Canadian Parliamentary Review

Current Issue
Canadian Region CPA
Archives
Upcoming Issue
Editorial and Stylistic Guidelines
Subscribe

Search
HomeContact UsFranšais

PDF
Speaker's Ruling
Guy Charbonneau; John Fraser

Relations Between the Chambers: Rulings by Speakers Guy Charbonneau and John Fraser, June 7 and July 11, 1988

Bill C-103, An Act to increase opportunity for economic development in Atlantic Canada was introduced by the Conservative Government in the Spring of 1988. It went through the normal legislative process, received third reading and was sent to the Senate. In the Upper House the Liberal majority instructed the Finance Committee to divide Bill C-103. The procedural acceptability of this move was challenged and Senate Speaker Charbonneau gave the following ruling.

Guy Charbonneau: On Wednesday, June 1, the Chair was asked to rule on the acceptability of the motion of the Honourable Senator Graham:

That it be an instruction of this House to the Standing Senate Committee on National Finance that it divide Bill C-103, An Act to increase opportunity for economic development in Atlantic Canada, to establish the Atlantic Canada Opportunities Agency and Enterprise Cape Breton Corporation and to make consequential and related amendments to other Acts, into two Bills, in order that it may deal separately with Part I, entitled the Atlantic Canada Opportunities Agency, and Part II, entitled Enterprise Cape Breton Corporation.

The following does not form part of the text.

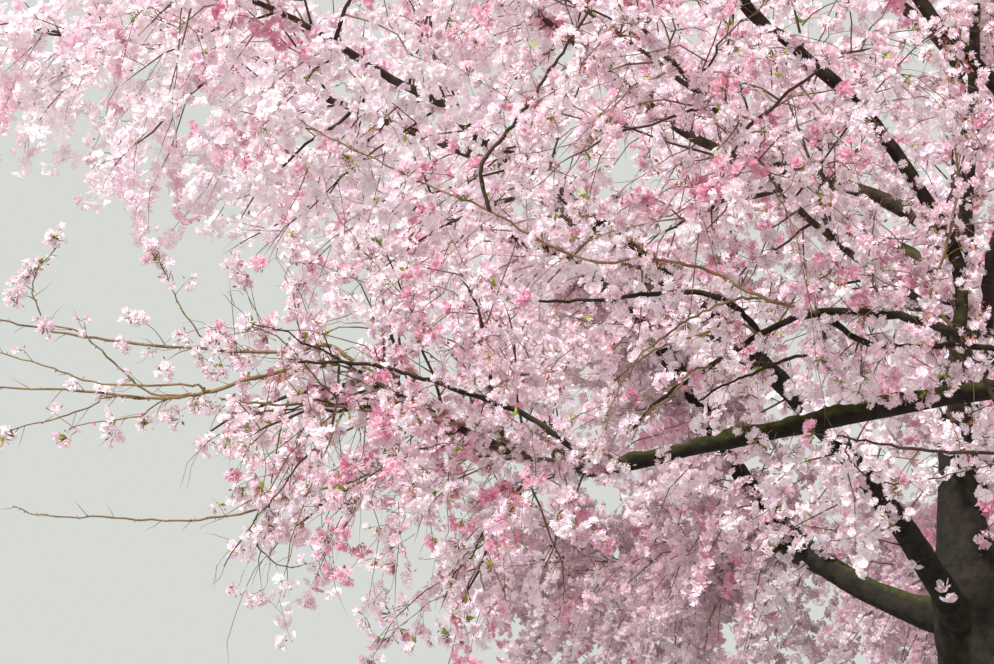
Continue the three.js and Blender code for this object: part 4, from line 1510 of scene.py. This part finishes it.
# Two colours mixed by soft noise, and the noise itself
def makeMottle():
    group, given, gives = newGroup(
        "mottle",
        [("Light", colourSocket, (1, 1, 1, 1)), ("Dark", colourSocket, (0, 0, 0, 1)),
         ("Scale", numberSocket, 20.0), ("Contrast", numberSocket, 1.0)],
        [("Colour", colourSocket), ("Mask", numberSocket)],
    )
    noise = addNoise(group, mottleRule)
    centred = addMaths(group, "SUBTRACT", {1: mottleRule["middle"]})
    steep = addMaths(group, "MULTIPLY_ADD", {2: mottleRule["middle"]}, clamp=True)
    mixed = addNode(group, "ShaderNodeMix", data_type="RGBA")
    join(
        group, (given, "Scale", noise, "Scale"), (noise, "Fac", centred, 0), (centred, 0, steep, 0),
        (given, "Contrast", steep, 1), (steep, 0, mixed, "Factor"), (given, "Dark", mixed, "A"),
        (given, "Light", mixed, "B"), (mixed, "Result", gives, "Colour"), (steep, 0, gives, "Mask"),
    )
    return group


# Moss where a surface faces up, in soft patches
def makeMossCover():
    group, given, gives = newGroup(
        "mossCover",
        [("Bark", colourSocket, (0, 0, 0, 1)), ("Moss", colourSocket, (0, 1, 0, 1)),
         ("From", numberSocket, 0.2), ("Patch", numberSocket, 14.0)],
        [("Colour", colourSocket), ("Mask", numberSocket)],
    )
    surface, apart = addNode(group, "ShaderNodeNewGeometry"), addNode(group, "ShaderNodeSeparateXYZ")
    noise = addNoise(group, mossRule)
    uneven = addMaths(group, "MULTIPLY_ADD", {1: mossRule["uneven"]})
    shift = addMaths(group, "SUBTRACT", {1: mossRule["middle"]})
    above = addMaths(group, "SUBTRACT", {})
    steep = addMaths(group, "MULTIPLY", {1: mossRule["edge"]}, clamp=True)
    mixed = addNode(group, "ShaderNodeMix", data_type="RGBA")
    join(
        group, (surface, "Normal", apart, 0), (given, "Patch", noise, "Scale"), (noise, "Fac", uneven, 0),
        (apart, "Z", uneven, 2), (uneven, 0, shift, 0), (shift, 0, above, 0), (given, "From", above, 1),
        (above, 0, steep, 0), (steep, 0, mixed, "Factor"), (given, "Bark", mixed, "A"),
        (given, "Moss", mixed, "B"), (mixed, "Result", gives, "Colour"), (steep, 0, gives, "Mask"),
    )
    return group


mottle = makeMottle()
mossCover = makeMossCover()


def plainColour(red, green, blue):
    def linear(value):
        value /= 255
        return value / 12.92 if value <= 0.04045 else ((value + 0.055) / 1.055) ** 2.4

    return (linear(red), linear(green), linear(blue), 1)


def startMaterial(name):
    material = bpy.data.materials.new(name)
    material.use_nodes = True
    return material, material.node_tree, material.node_tree.nodes["Principled BSDF"]


def placeMottle(tree, scale, contrast, tones=None):
    node = addNode(tree, "ShaderNodeGroup", node_tree=mottle)
    setInputs(node, Scale=scale, Contrast=contrast)
    if tones:
        setInputs(node, Light=plainColour(*tones["light"]), Dark=plainColour(*tones["dark"]))
    return node


petalLook = {
    "shell": {"light": (255, 250, 251), "dark": (253, 239, 243)},
    "blush": {"light": (255, 244, 248), "dark": (252, 230, 237)},
    "rosy": {"light": (253, 230, 238), "dark": (246, 207, 220)},
    "deep": {"light": (246, 198, 215), "dark": (231, 153, 178)},
    # painted shade: the greyed, darker mauve petals of the shaded backdrop masses
    "paintedShadeMauve": {"light": (232, 211, 214), "dark": (205, 180, 186)},
    "scale": 32.0, "contrast": 2.6, "through": 0.32, "roughness": 0.62, "specular": 0.25,
}


# Petals: soft, thin enough for light to come through
def makePetalMaterial(shadeName):
    material, tree, shader = startMaterial("petal_" + shadeName)
    tone = placeMottle(tree, petalLook["scale"], petalLook["contrast"], petalLook[shadeName])
    setInputs(shader, Roughness=petalLook["roughness"], Specular_IOR_Level=petalLook["specular"])
    through = addNode(tree, "ShaderNodeBsdfTranslucent")
    both = addNode(tree, "ShaderNodeMixShader")
    both.inputs[0].default_value = petalLook["through"]
    join(
        tree, (tone, "Colour", shader, "Base Color"), (tone, "Colour", through, "Color"),
        (shader, 0, both, 1), (through, 0, both, 2), (both, 0, tree.nodes["Material Output"], "Surface"),
    )
    return material


smallLooks = {
    "scales": {"light": (172, 142, 88), "dark": (128, 84, 62), "scale": 60.0, "roughness": 0.7},
    "buds": {"light": (230, 124, 158), "dark": (196, 76, 114), "scale": 60.0, "roughness": 0.55},
    "stalks": {"light": (186, 142, 104), "dark": (156, 96, 84), "scale": 50.0, "roughness": 0.6},
    "leaves": {"light": (178, 190, 78), "dark": (136, 146, 52), "scale": 40.0, "roughness": 0.5},
    "twigs": {"light": (146, 120, 90), "dark": (84, 62, 52), "scale": 16.0, "roughness": 0.8},
    "branches": {"light": (88, 70, 54), "dark": (46, 36, 30), "scale": 18.0, "roughness": 0.85},
    "shoots": {"light": (150, 124, 86), "dark": (100, 78, 54), "scale": 22.0, "roughness": 0.7},
}
smallSurface = {"contrast": 2.2, "specular": 0.3}


def makeSmallMaterial(kind):
    look = smallLooks[kind]
    material, tree, shader = startMaterial("plain_" + kind)
    tone = placeMottle(tree, look["scale"], smallSurface["contrast"], look)
    setInputs(shader, Roughness=look["roughness"], Specular_IOR_Level=smallSurface["specular"])
    join(tree, (tone, "Colour", shader, "Base Color"))
    return material


# Bark colours. The near-black bark of the trunk, the leader, the main boughs and the mossy bough is partly
# the bark's own dark colour and partly painted shade
darkBarkWithPaintedShade = {"light": (50, 45, 35), "dark": (24, 22, 17)}
barkLook = {
    "trunk": {**darkBarkWithPaintedShade, "mossFrom": 0.60}, "leader": {**darkBarkWithPaintedShade, "mossFrom": 0.60},
    "main": {**darkBarkWithPaintedShade, "mossFrom": 0.50},
    "mossy": {"light": (46, 39, 31), "dark": (22, 18, 15), "mossFrom": 0.05},
    "side": {"light": (84, 70, 54), "dark": (42, 34, 28), "mossFrom": 0.35},
    "limbs": {"light": (60, 49, 36), "dark": (30, 25, 19), "mossFrom": 0.30},
    "scale": 26.0, "contrast": 2.8, "roughness": 0.88, "specular": 0.2,
    "moss": {"light": (74, 76, 32), "dark": (38, 40, 18), "scale": 60.0, "contrast": 2.4, "patch": 16.0},
    "bump": {"strength": 0.5, "depth": 0.004, "scale": 140.0, "contrast": 2.0},
}


# Bark, with moss on top of it and a fine roughness
def makeBarkMaterial(limbKind):
    material, tree, shader = startMaterial(limbKind + "_bark")
    look, moss, rough = barkLook, barkLook["moss"], barkLook["bump"]
    bark = placeMottle(tree, look["scale"], look["contrast"], look[limbKind])
    green = placeMottle(tree, moss["scale"], moss["contrast"], moss)
    cover = addNode(tree, "ShaderNodeGroup", node_tree=mossCover)
    setInputs(cover, From=look[limbKind]["mossFrom"], Patch=moss["patch"])
    speckle = placeMottle(tree, rough["scale"], rough["contrast"])
    bump = addNode(tree, "ShaderNodeBump")
    setInputs(bump, Strength=rough["strength"], Distance=rough["depth"])
    setInputs(shader, Roughness=look["roughness"], Specular_IOR_Level=look["specular"])
    join(
        tree, (bark, "Colour", cover, "Bark"), (green, "Colour", cover, "Moss"),
        (cover, "Colour", shader, "Base Color"), (speckle, "Mask", bump, "Height"),
        (bump, "Normal", shader, "Normal"),
    )
    return material


for look, alike in limbsOf.items():
    names = [limb["name"] for limb in alike]
    addPiece(look + "_bark", barkPiles[look], makeBarkMaterial(look), names)

materialsOf = {"petals_" + shadeName: makePetalMaterial(shadeName) for shadeName in shadeNames}
materialsOf.update({kind: makeSmallMaterial(kind) for kind in smallLooks})
materialsOf["limbs"] = makeBarkMaterial("limbs")
for group in pileGroups:
    inGroup = ["blossom_" + space["name"] for space in spaces if groupOf(space["storey"]) == group]
    for kind, pile in filledPiles(group).items():
        addPiece(f"{group}_{kind}", pile, materialsOf[kind], inGroup)
print("stage: pieces are made")


# Floor, world and light
studio = {
    "floorSize": 220.0, "floorColour": (162, 164, 159), "floorRoughness": 0.9,
    "skyColour": (222, 224, 220), "skyStrength": 0.94,
    "sunStrength": 5.0, "sunWay": (0.42, 0.50, -0.76), "sunSoftness": 6.0, "sunColour": (252, 249, 255),
}


def addStudio():
    bpy.ops.mesh.primitive_plane_add(size=studio["floorSize"])
    floor = bpy.context.object
    floor.name = "floor"
    material, _, shader = startMaterial("floor")
    floorColour = plainColour(*studio["floorColour"])
    setInputs(shader, Base_Color=floorColour, Roughness=studio["floorRoughness"])
    floor.data.materials.append(material)
    world = bpy.data.worlds.new("studio")
    bpy.context.scene.world = world
    world.use_nodes = True
    tree = world.node_tree
    sky = tree.nodes["Background"]
    setInputs(sky, Color=plainColour(*studio["skyColour"]), Strength=studio["skyStrength"])
    data = bpy.data.lights.new("softSun", "SUN")
    data.energy = studio["sunStrength"]
    data.angle = math.radians(studio["sunSoftness"])
    data.color = plainColour(*studio["sunColour"])[:3]
    sun = bpy.data.objects.new("softSun", data)
    sun.rotation_euler = Vector(studio["sunWay"]).to_track_quat("-Z", "Y").to_euler()
    bpy.context.scene.collection.objects.link(sun)
    bpy.context.scene.view_settings.view_transform = "Standard"


addStudio()
print("stage: studio is set")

In the discussion which followed, all Senators agreed that this motion was somewhat unusual to the proceedings of the Senate. It is for this reason that the Chair wanted to delay its ruling which had been promised for last Thursday. I wish to apologise to all Honourable Senators who may have been inconvenienced by this delay, but the matter is of such importance that more time was required to fully consider the point of order raised by Senator Flynn and the comments made by Senator MacEachen, Senator Stewart and Senator Molgat.

The issue before us is whether it is in order, within the procedures of the Senate, to move a mandatory instruction to a committee that Bill C-103, a bill passed by the House of Commons and sent to the Senate for concurrence, be divided into two separate bills.

As Senator Stewart succinctly noted on Wednesday, Senators must ask themselves what reasons could there be for prohibiting the moving of such a motion.

In deciding this question, it is usual to examine the precedents for similar motions. After searching the Senate Journals, no Senate precedent can be found. With respect to House of Commons precedents, it does not appear that the House of Commons has ever divided a Senate bill. With respect to the House of Lords, Erskine May states on page 502:

Only one attempt has been made to divide a bill brought from the Commons ...and this was defeated. But the instruction was objected to on its merits as well as on its unprecedented nature and the technical difficulties it would create, so that the propriety of dividing a Commons Bill has not been decided.

With respect to Australian procedure, Odger's Australian Senate Practice, Third Edition, states on page 214, "No precedent can be found in the records for an Instruction for the division or consolidating of Bills...".

The Chair feels that searching for precedents, in this instance, is not very helpful. With respect to the motion made in the Lords on July 29, 1919, Erskine May states that the propriety of an Upper Chamber dividing a bill from the Lower Chamber has not been decided. The 1919 motion would have been a more useful precedent had a Speaker's ruling been given. That no such ruling was rendered did not prove, in my opinion, that the motion was procedurally acceptable. Erskine May notes that:

"in the enforcement of rules for maintaining order, the Speaker of the Lords has no more authority than any other Lord, except in so far as his own personal weight and dignity of his office may give effect to his opinions and secure the concurrence of the House. As a consequence, the responsibility for maintaining order during debate rests with the House as a Whole. The Leader of the House has a special part to play in expressing the sense of the House and in drawing attention to cases where the rules of procedure have been transgressed or abused."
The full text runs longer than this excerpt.